ROWS:
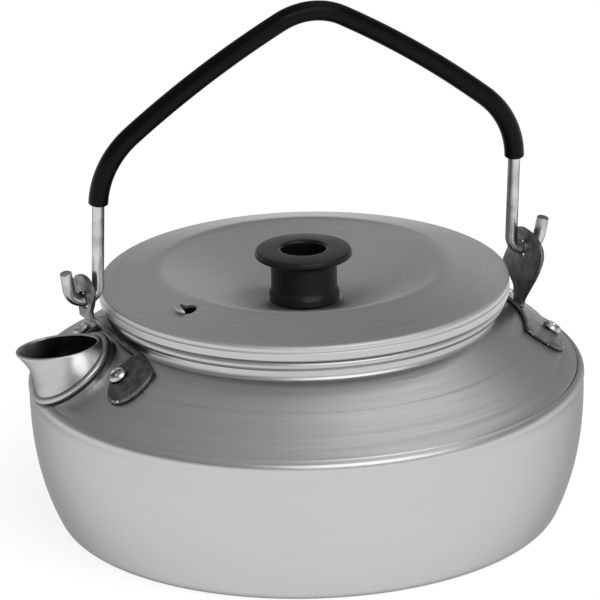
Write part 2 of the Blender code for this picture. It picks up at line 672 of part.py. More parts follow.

* * *

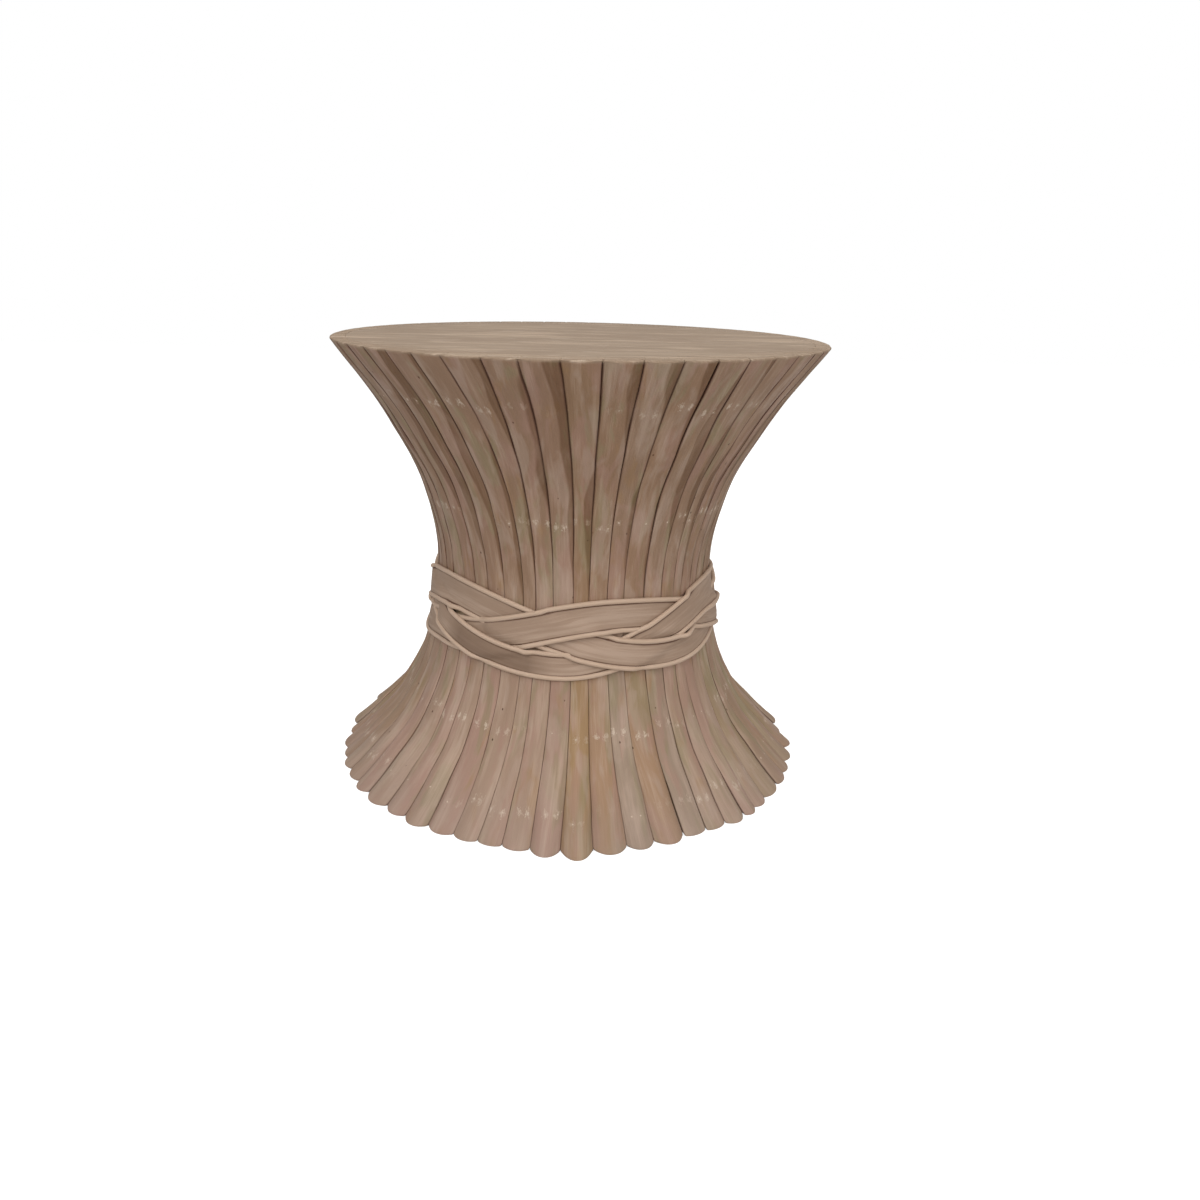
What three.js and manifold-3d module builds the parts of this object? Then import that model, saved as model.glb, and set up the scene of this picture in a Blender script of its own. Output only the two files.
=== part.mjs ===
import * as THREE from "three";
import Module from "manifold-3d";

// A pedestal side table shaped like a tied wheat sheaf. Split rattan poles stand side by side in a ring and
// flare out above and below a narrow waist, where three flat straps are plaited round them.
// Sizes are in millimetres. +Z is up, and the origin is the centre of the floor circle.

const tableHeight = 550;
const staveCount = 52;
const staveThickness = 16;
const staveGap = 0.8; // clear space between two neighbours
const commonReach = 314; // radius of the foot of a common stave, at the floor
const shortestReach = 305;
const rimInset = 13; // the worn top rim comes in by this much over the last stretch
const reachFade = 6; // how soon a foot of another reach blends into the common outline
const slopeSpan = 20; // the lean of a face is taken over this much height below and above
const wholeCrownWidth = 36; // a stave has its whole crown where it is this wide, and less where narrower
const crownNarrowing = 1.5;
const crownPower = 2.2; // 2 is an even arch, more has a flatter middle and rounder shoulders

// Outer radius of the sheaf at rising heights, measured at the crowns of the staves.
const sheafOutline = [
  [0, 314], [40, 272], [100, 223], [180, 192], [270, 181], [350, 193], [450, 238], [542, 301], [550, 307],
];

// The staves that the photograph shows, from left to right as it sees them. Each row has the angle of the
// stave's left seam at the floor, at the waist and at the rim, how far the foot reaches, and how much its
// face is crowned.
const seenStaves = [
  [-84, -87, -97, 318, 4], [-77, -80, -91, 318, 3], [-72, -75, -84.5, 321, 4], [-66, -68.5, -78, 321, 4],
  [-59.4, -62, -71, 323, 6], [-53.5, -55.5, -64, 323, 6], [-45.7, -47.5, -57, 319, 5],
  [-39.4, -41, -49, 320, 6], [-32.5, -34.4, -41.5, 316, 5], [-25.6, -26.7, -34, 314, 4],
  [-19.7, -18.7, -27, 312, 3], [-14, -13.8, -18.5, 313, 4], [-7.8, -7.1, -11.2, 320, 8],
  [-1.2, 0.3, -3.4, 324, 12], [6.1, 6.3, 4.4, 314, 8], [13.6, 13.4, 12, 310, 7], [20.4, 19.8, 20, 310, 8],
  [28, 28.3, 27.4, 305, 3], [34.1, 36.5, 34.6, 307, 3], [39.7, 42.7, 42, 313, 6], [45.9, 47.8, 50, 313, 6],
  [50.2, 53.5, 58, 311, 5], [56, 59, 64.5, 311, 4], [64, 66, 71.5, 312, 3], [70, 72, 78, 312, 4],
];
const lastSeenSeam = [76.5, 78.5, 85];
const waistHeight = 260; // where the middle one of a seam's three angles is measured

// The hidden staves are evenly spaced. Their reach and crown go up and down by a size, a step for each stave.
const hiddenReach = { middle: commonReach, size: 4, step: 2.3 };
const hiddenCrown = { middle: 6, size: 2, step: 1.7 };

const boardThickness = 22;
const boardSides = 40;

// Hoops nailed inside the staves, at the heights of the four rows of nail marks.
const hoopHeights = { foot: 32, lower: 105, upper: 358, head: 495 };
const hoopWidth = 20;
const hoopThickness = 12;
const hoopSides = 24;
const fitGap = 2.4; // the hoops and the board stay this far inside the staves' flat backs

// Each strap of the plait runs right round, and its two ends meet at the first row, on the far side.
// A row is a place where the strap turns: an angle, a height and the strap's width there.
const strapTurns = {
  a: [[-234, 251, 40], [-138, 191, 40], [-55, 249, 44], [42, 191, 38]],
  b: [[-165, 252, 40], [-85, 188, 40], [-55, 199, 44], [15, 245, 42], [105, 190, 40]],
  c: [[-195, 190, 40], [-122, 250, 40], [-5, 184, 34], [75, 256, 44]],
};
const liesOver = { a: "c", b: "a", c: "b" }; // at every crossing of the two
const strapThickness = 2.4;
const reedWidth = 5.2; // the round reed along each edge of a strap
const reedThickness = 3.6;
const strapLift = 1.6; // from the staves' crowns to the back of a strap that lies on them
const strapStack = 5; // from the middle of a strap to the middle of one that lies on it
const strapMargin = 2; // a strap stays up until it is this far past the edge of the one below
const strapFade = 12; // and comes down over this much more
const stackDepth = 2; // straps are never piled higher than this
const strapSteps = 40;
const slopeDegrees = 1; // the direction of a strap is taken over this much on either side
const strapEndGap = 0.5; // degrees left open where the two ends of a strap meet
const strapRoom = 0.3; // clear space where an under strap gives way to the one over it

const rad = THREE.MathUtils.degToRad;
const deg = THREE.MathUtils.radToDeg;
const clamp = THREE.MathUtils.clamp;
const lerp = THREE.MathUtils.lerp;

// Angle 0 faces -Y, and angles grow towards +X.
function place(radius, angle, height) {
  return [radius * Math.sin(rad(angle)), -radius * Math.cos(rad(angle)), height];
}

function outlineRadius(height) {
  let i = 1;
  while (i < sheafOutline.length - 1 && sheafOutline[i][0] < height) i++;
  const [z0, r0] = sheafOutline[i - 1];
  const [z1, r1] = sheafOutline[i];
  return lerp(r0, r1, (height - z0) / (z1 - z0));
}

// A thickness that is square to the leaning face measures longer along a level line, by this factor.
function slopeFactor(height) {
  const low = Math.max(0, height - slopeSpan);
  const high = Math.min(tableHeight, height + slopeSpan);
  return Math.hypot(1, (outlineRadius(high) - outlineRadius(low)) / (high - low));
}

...

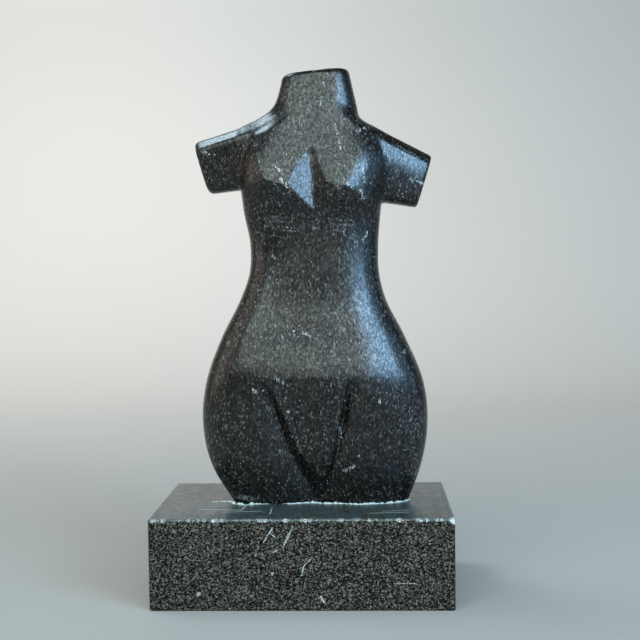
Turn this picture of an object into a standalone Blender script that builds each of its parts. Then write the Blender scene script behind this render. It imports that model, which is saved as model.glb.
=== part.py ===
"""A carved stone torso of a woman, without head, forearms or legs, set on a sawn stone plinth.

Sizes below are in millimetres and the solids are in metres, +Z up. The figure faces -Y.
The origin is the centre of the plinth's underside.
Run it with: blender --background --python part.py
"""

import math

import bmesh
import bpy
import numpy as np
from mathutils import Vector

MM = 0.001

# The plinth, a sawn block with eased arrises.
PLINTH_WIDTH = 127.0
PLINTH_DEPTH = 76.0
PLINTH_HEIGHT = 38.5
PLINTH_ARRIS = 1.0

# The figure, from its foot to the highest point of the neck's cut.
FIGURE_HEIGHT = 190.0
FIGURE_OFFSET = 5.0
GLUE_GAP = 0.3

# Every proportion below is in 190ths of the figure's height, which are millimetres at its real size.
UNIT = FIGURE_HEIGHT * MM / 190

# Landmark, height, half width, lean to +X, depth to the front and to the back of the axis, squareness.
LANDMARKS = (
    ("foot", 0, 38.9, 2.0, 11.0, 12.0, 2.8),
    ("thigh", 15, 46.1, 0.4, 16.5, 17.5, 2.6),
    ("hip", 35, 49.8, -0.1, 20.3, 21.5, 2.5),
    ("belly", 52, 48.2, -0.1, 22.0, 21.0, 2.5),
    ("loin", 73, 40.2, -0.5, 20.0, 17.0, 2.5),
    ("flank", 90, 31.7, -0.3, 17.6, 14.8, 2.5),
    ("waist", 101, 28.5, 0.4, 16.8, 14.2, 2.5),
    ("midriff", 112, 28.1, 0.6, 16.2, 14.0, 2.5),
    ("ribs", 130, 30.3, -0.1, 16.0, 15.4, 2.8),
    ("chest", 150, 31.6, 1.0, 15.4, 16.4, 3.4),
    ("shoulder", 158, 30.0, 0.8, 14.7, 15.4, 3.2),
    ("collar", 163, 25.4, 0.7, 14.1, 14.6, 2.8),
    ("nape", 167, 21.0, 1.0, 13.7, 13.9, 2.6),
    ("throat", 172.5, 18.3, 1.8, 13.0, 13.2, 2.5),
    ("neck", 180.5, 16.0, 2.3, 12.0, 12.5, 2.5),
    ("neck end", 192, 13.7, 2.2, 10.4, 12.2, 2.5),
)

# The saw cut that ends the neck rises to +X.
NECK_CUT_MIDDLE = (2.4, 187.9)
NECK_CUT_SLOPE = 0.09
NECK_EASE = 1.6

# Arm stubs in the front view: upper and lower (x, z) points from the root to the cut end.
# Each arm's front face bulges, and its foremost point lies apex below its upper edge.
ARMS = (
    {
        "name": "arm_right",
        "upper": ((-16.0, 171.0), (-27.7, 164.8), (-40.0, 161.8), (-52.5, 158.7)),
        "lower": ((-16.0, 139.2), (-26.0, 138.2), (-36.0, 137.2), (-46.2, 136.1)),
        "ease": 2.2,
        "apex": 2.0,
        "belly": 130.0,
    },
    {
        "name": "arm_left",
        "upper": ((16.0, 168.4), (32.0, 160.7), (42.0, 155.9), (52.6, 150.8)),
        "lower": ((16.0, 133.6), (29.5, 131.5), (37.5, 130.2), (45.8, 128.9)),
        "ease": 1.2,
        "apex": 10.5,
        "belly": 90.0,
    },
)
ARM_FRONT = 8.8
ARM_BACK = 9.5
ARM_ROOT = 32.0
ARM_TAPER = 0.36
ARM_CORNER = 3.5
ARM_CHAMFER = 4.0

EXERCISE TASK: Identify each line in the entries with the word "which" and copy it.

WRITTEN REPLY:
Turn this picture of an object into a standalone Blender script that builds each of its parts. Then write the Blender scene script behind this render. It imports that model, which is saved as model.glb.
# Every proportion below is in 190ths of the figure's height, which are millimetres at its real size.